At this point, we have determined there is no danger or threat to our students’ and families’ safety or identities. No social security numbers or financial information was included, and the information was given to only one person and will subsequently be destroyed. This person has represented that she did not share the CD’s or the data on them with anyone other than the District Attorney’s office. The parent has also stated that anything that could contain a trace of the information is in the possession of the District Attorney’s Office. The District Attorney’s office confirmed that the CD’s and the laptop that she reviewed the discs on have been secured. PUSD appreciates the parent’s actions in delivering the information to the District Attorney.
WHAT ARE WE DOING
The District will handle and process all PRAs internally effective May 18th, 2016 and will eliminate any protected student data from the documents being requested.

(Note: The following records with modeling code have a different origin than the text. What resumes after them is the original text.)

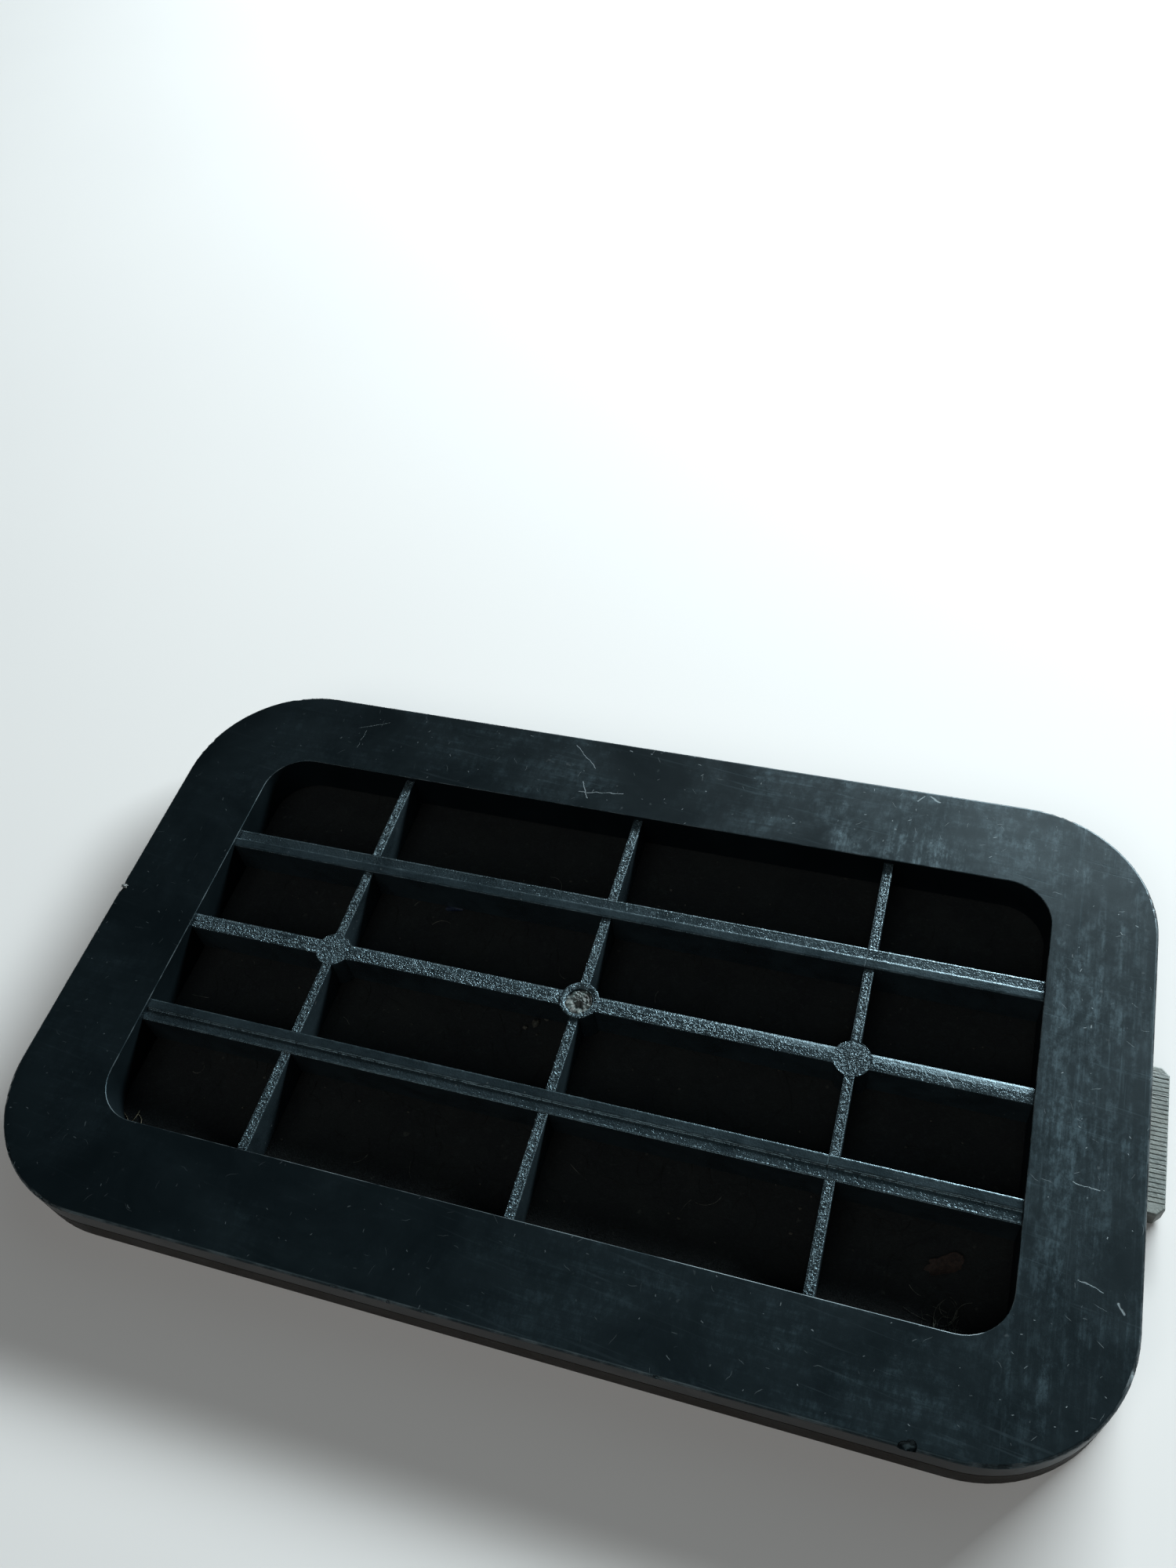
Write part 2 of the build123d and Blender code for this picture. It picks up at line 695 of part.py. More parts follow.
with BuildPart() as filter_frame:
    front_end = overall_length / 2
    with BuildSketch(Plane.XY.offset(filter_bottom)):
        with Locations(((filter_left + front_end) / 2, 0)):
            Rectangle(front_end - filter_left, filter_width)
        RectangleRounded(
            overall_length - 2 * filter_side_gap, overall_width, corner_radius,
            mode=Mode.INTERSECT,
        )
        with Locations(((rail_right + tab_back) / 2, 0)):
            Rectangle(tab_back - rail_right, tab_length - 2 * tongue_margin)
    extrude(amount=filter_thickness)
    rounded_prism(
        mat_length, mat_width, mat_radius,
        filter_bottom + support_thickness, filter_top, Mode.SUBTRACT,
    )
    column_pitch = opening_length / support_columns
    row_pitch = opening_width / support_rows
    with BuildSketch(Plane.XY.offset(filter_bottom)):
        with GridLocations(column_pitch, row_pitch, support_columns, support_rows):
            Rectangle(column_pitch - support_strip, row_pitch - support_strip)
        RectangleRounded(
            opening_length, opening_width, opening_radius, mode=Mode.INTERSECT
        )
    extrude(amount=support_thickness, mode=Mode.SUBTRACT)
    holes(tab_screw_places, tab_screw[0], tab_screw_length)
save(filter_frame, "filter_frame")

with BuildPart() as filter_mat:
    mat_bottom = filter_bottom + support_thickness
    rounded_prism(mat_length, mat_width, mat_radius, mat_bottom, mat_bottom + mat_thickness)
save(filter_mat, "filter_mat")

with BuildPart() as pull_tab:
    block(
        (tab_back, tab_back + tab_projection), (-tab_length / 2, tab_length / 2),
        (tab_bottom, tab_top),
    )
    outer_corners = pull_tab.edges().filter_by(Axis.Z).group_by(Axis.X)[-1]
    chamfer(outer_corners, tab_end_bevel)
    fillet(pull_tab.edges().group_by(Axis.Z)[-1], tab_edge_round)
    groove_count = int((tab_length - 2 * tab_end_bevel) / groove_pitch)
    with BuildSketch(Plane.XY.offset(tab_top)):
        with Locations((tab_back + tab_projection / 2, 0)):
            with GridLocations(0, groove_pitch, 1, groove_count):
                Rectangle(tab_projection, groove_width)
    extrude(amount=-groove_depth, mode=Mode.SUBTRACT)
    holes(tab_screw_places, tab_screw[0], tab_screw_length)
    for place in tab_screw_places:
        with BuildSketch(place):
            Circle(tab_screw[1])
        extrude(amount=tab_projection, mode=Mode.SUBTRACT)
save(pull_tab, "pull_tab")

with BuildPart() as tab_screws:
    screws(tab_screw_places, tab_screw, tab_screw_length)
save(tab_screws, "tab_screws")
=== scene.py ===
"""Finish of the ventilation grille: textured grid bars, scuffed face, dusty filter and its litter.

Everything is in metres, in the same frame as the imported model."""

import math
import random

import bmesh
import bpy
from mathutils import Matrix, Vector, noise


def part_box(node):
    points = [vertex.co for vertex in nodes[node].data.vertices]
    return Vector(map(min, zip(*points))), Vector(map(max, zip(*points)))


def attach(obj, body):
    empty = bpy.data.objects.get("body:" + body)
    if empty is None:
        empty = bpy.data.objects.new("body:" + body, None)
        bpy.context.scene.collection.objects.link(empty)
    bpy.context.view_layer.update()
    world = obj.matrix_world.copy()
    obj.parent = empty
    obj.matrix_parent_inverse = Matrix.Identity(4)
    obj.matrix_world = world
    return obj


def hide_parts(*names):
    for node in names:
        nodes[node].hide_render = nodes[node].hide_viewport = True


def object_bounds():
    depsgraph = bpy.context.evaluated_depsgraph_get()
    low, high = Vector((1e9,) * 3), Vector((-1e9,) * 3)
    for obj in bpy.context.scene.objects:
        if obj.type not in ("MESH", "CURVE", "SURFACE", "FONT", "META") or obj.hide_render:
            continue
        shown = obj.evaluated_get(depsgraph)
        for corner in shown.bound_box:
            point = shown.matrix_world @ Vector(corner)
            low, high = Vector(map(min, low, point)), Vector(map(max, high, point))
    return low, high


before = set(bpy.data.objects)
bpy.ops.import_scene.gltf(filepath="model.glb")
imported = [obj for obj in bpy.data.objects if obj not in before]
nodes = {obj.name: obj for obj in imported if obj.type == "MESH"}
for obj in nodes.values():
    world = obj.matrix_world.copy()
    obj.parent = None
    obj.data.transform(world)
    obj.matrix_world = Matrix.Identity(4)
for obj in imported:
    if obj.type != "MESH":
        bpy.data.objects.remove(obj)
cad_low, cad_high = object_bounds()
mm = 0.001

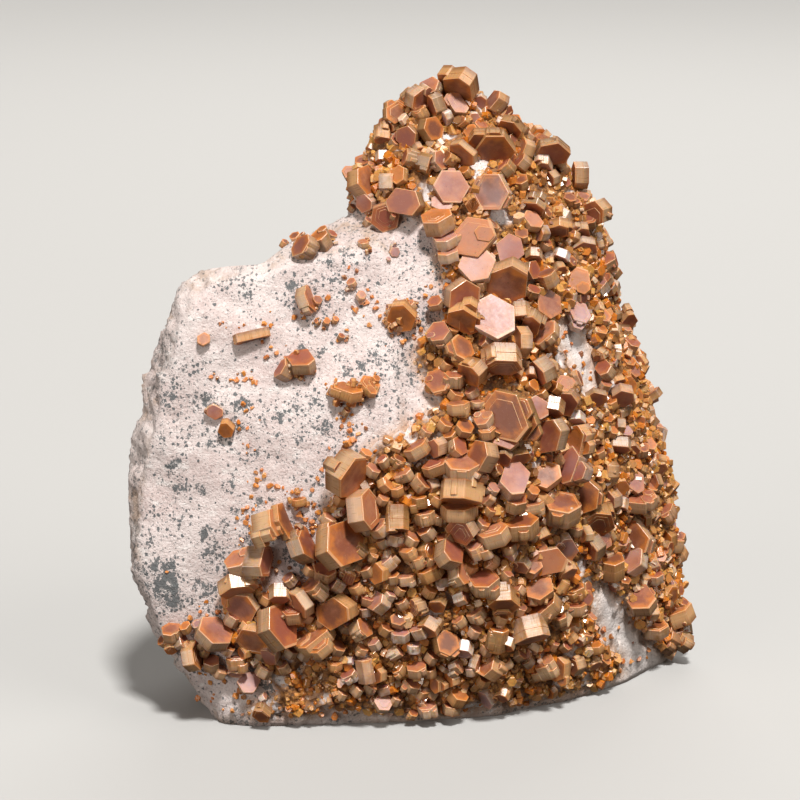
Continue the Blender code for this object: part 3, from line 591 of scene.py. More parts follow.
def field_depth(points):
    """How far inside the crystal field each point is, in sheet units."""
    front = FRONT.places(points)
    depth = np.minimum(depth_inside(CRUST_OUTLINE, front), depth_inside(FAR_OUTLINE, SIDE.places(points)))
    depth = np.minimum(depth, -window_depth(front))
    for low, high in BARE_BOXES:
        low = np.array(low) * MM
        high = np.array(high) * MM
        outside = np.maximum(low - points, points - high).max(1)
        depth = np.minimum(depth, outside / SHEET_UNIT)
    return depth


def in_ellipses(ellipses, places):
    """How much each place on the sheet is in one of the ellipses, from 0 to 1."""
    share = np.zeros(len(places))
    for across, down, width, height in ellipses:
        gap = np.hypot((places[:, 0] - across) / width, (places[:, 1] - down) / height)
        share = np.maximum(share, smoothstep(1.3, 0.8, gap))
    return share


def window_depth(places):
    """How far inside the side or the foot window each place on the sheet is."""
    return np.maximum(depth_inside(SIDE_WINDOW, places), depth_inside(FOOT_WINDOW, places))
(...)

The District will adopt a new policy regarding access to District records as soon as possible. Additionally, the District will ensure ongoing training is provided for all personnel involved in PRA requests.
The District will continue to examine how student data is stored and shared as part of our daily work to support the success of your child. The District will consider and implement changes that will make our processes more secure.
The Poway Unified School District reiterates its commitment to maintaining the safety and security of its students.
WHAT YOU CAN DO
Alert us at email@example.com of any data breach that you believe has occurred.
FOR MORE INFORMATION
Read the draft for PUSD’s Public Records Act policy. (Subject to Cabinet and Board revision and approval)
Read more about the Family Educational Rights and Privacy Act here.
Read more about the California Public Records Act here.
We regret this unfortunate inadvertent release of information. As stated above from our investigation, I am confident that the data was contained to one person on two CD’s. This individual turned over both CD’s and her laptop to the District Attorney’s office. We will continue to work diligently to protect the privacy of all students, families, and staff.